Restate word for word the lines that begin the listing and end with the line holding "across and up it.".
** START OF DATA SECTION **
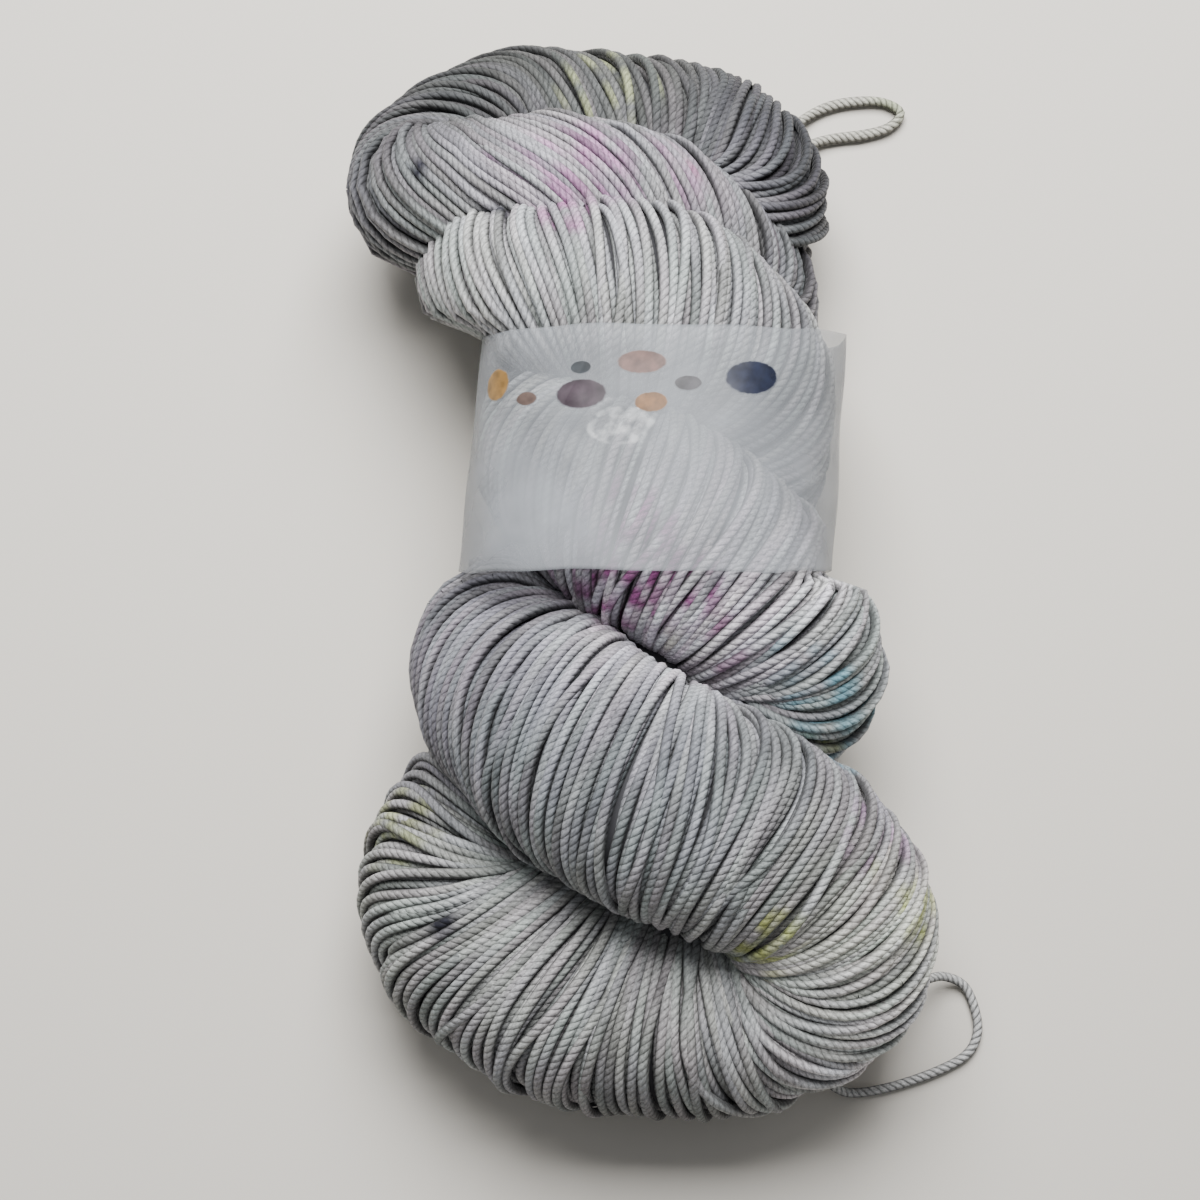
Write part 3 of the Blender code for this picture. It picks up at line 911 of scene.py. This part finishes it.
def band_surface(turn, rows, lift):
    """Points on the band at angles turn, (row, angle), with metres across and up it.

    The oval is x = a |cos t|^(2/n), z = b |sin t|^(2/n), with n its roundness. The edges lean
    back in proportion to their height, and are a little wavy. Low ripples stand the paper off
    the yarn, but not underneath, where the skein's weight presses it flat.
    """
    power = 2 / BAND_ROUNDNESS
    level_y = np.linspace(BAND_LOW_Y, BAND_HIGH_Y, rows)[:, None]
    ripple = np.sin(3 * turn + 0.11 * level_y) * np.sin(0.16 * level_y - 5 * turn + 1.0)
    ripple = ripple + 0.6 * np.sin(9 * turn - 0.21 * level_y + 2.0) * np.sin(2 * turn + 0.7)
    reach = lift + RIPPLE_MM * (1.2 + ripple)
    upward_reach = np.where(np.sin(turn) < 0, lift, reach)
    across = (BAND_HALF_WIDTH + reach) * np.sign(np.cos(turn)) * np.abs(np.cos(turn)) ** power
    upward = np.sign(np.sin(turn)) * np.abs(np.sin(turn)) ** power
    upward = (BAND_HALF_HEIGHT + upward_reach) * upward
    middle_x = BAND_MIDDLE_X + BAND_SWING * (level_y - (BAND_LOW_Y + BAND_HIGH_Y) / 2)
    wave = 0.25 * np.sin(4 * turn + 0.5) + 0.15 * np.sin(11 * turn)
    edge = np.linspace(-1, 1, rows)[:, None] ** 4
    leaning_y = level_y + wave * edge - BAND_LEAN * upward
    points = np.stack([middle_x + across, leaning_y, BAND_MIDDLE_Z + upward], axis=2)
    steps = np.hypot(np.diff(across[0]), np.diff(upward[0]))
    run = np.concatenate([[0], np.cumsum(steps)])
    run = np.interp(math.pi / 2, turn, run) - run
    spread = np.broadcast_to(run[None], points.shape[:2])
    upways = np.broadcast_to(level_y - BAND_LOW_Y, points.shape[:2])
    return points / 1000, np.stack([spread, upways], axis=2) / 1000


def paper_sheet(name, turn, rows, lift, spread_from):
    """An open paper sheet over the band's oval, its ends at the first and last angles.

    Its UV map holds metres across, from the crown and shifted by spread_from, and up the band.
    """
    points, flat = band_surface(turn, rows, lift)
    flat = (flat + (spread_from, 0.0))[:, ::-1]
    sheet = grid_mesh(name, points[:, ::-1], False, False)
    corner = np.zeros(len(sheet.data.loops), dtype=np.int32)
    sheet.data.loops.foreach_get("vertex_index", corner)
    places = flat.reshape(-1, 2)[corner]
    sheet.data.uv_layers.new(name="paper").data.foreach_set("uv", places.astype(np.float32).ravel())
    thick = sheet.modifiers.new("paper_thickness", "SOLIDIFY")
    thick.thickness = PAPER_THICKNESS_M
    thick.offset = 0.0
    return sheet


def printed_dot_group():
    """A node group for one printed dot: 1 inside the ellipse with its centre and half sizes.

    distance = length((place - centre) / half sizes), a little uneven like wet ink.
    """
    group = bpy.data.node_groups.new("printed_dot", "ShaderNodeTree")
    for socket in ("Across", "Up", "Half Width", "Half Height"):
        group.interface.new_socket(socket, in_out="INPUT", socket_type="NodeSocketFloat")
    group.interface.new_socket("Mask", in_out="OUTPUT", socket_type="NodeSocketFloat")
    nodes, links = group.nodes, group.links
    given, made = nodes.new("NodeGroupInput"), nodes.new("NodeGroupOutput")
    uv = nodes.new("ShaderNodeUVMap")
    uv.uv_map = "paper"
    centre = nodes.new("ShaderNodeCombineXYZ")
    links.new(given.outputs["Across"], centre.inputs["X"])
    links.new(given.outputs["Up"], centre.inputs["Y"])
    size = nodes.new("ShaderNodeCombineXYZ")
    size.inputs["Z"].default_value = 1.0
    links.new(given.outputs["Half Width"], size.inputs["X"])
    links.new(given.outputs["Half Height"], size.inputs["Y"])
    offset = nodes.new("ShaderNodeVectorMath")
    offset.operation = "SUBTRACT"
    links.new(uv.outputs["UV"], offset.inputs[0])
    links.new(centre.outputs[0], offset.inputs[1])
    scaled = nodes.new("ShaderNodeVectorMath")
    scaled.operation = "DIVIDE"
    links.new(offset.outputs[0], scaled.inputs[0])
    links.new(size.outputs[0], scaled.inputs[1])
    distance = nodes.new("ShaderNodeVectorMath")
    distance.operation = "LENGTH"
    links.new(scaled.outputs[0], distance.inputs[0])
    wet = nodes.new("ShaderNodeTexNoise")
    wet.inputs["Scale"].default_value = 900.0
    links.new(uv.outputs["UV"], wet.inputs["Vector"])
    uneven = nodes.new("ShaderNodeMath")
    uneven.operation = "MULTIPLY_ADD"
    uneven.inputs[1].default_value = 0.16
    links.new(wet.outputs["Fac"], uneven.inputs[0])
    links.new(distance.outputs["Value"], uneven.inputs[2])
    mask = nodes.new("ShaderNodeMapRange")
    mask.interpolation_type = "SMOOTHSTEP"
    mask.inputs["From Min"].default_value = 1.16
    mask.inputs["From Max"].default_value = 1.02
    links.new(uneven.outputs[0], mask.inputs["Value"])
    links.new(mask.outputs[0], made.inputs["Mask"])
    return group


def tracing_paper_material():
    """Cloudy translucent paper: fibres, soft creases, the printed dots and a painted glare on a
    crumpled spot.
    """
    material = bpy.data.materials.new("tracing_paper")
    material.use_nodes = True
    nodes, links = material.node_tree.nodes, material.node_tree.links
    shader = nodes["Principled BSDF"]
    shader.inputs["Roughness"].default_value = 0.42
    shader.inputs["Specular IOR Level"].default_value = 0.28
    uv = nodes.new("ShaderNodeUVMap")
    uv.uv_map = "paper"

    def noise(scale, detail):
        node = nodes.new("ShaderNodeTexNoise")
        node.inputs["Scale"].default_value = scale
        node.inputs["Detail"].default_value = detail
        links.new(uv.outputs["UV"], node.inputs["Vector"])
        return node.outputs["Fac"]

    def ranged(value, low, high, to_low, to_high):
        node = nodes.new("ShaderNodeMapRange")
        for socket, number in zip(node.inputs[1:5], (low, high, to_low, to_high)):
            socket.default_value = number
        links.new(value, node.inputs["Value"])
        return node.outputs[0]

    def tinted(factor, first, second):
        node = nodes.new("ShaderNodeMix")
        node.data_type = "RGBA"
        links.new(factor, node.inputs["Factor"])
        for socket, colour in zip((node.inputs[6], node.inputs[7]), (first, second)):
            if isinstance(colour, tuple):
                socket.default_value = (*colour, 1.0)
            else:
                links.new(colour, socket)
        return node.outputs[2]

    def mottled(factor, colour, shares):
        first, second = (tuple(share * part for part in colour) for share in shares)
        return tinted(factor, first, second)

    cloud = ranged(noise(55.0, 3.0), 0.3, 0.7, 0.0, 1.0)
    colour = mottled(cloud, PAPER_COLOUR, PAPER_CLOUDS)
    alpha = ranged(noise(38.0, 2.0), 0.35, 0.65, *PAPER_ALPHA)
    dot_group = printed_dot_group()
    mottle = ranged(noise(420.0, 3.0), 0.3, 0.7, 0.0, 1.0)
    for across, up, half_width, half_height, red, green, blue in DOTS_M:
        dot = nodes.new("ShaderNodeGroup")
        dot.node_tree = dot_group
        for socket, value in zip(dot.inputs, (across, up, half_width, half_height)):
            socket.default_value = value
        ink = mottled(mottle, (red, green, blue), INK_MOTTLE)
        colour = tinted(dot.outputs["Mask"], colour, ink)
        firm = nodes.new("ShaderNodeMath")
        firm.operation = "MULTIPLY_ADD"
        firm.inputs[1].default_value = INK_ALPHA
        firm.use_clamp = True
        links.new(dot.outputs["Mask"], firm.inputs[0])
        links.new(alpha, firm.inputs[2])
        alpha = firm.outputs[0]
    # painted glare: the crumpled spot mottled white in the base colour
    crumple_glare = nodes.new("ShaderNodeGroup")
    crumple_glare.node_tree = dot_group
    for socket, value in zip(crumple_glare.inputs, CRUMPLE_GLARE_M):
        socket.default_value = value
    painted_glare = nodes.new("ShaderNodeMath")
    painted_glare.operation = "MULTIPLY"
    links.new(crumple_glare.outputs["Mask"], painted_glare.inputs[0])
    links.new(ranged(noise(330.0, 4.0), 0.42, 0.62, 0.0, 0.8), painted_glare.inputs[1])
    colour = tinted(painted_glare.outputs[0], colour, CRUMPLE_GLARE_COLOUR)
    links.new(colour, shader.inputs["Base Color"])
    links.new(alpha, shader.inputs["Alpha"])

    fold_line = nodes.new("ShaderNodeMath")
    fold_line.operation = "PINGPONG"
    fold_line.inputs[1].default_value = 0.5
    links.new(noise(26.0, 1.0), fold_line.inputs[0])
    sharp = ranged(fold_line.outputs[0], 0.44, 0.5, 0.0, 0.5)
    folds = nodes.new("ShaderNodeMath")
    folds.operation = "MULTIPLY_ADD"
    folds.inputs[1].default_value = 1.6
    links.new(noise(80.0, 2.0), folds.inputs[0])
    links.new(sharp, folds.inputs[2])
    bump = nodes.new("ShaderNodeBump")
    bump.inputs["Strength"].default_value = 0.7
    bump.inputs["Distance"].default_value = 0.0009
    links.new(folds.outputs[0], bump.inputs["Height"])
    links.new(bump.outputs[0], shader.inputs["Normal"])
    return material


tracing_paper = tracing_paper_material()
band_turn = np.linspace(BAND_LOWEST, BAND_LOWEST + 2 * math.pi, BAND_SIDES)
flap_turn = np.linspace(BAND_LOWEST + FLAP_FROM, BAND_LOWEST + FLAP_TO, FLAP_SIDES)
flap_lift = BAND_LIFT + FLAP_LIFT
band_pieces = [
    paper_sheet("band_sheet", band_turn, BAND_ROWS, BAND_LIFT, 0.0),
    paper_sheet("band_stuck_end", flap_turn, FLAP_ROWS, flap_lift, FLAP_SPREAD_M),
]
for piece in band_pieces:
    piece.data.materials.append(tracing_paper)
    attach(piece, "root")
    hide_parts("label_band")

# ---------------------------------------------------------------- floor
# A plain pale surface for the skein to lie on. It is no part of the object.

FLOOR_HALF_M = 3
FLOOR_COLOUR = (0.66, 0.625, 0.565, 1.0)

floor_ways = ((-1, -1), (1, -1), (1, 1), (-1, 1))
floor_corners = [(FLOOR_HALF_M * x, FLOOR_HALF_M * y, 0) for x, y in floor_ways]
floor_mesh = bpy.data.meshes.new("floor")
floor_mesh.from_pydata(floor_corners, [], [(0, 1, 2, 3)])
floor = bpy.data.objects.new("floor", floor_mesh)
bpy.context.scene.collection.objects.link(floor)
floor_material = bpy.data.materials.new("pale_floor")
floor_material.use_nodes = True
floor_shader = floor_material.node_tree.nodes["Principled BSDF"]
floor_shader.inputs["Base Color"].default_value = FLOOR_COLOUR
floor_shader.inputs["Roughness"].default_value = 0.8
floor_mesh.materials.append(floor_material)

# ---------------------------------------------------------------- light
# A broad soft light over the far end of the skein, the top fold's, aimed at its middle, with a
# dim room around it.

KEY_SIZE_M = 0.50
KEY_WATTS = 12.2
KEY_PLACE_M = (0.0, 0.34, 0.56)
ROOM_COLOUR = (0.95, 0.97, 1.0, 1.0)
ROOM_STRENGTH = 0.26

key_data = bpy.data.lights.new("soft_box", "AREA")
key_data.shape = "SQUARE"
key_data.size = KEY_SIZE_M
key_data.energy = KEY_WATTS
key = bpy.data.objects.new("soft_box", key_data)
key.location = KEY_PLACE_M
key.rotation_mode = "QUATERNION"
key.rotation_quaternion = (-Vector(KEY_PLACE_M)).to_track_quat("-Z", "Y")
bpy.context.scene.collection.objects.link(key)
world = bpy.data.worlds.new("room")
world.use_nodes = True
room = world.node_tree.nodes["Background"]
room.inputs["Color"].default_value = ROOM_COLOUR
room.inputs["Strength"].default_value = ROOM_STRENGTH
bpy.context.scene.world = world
** END OF DATA SECTION **
## SOLUTION
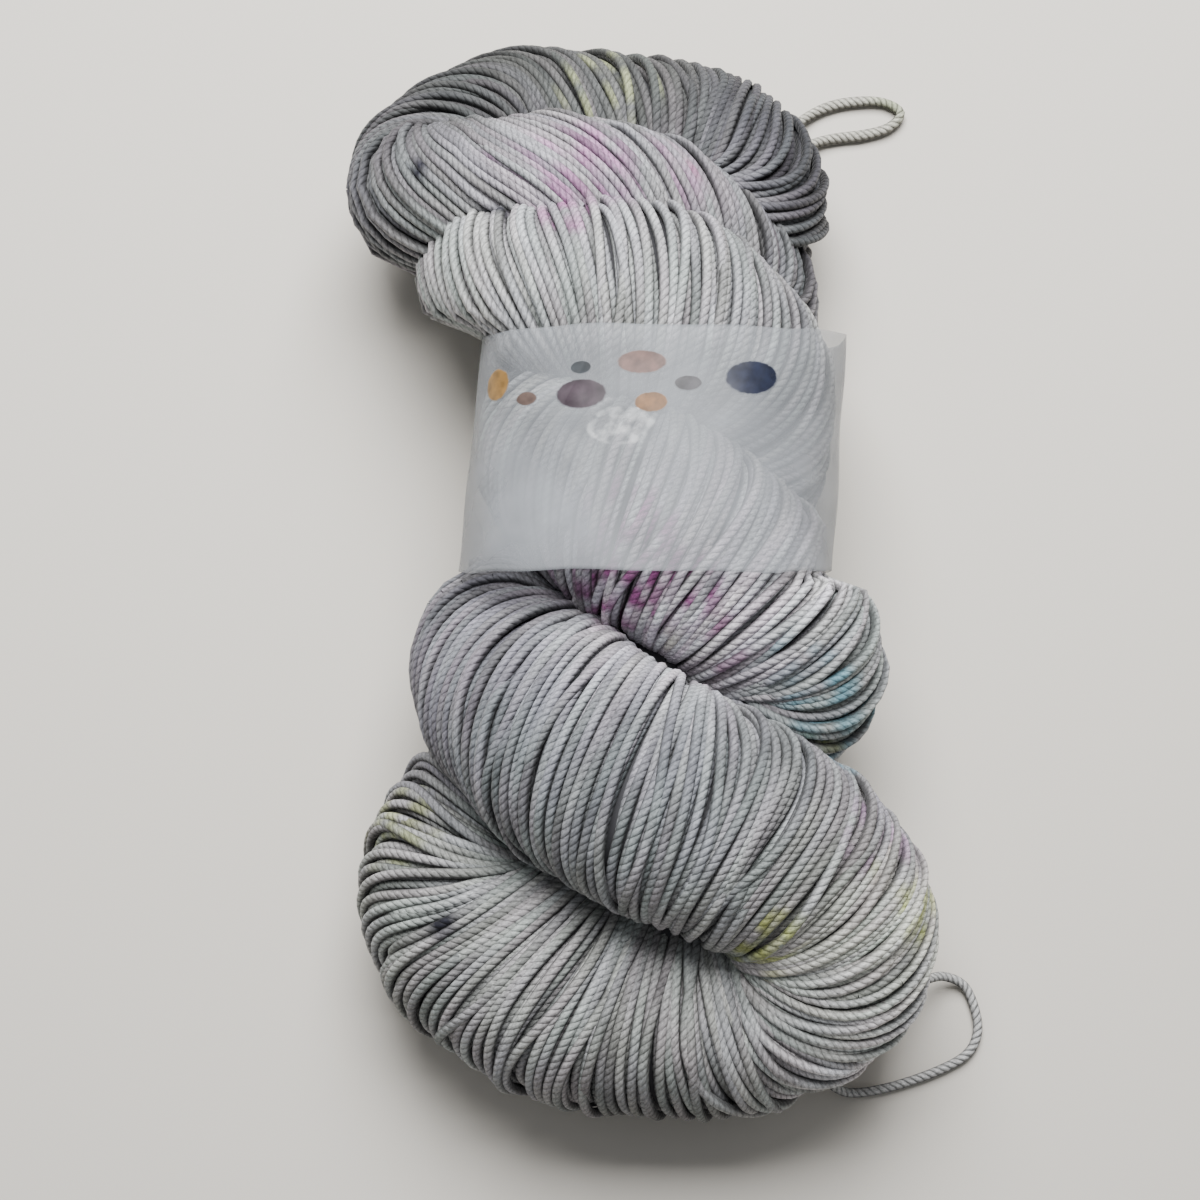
Write part 3 of the Blender code for this picture. It picks up at line 911 of scene.py. This part finishes it.
def band_surface(turn, rows, lift):
    """Points on the band at angles turn, (row, angle), with metres across and up it.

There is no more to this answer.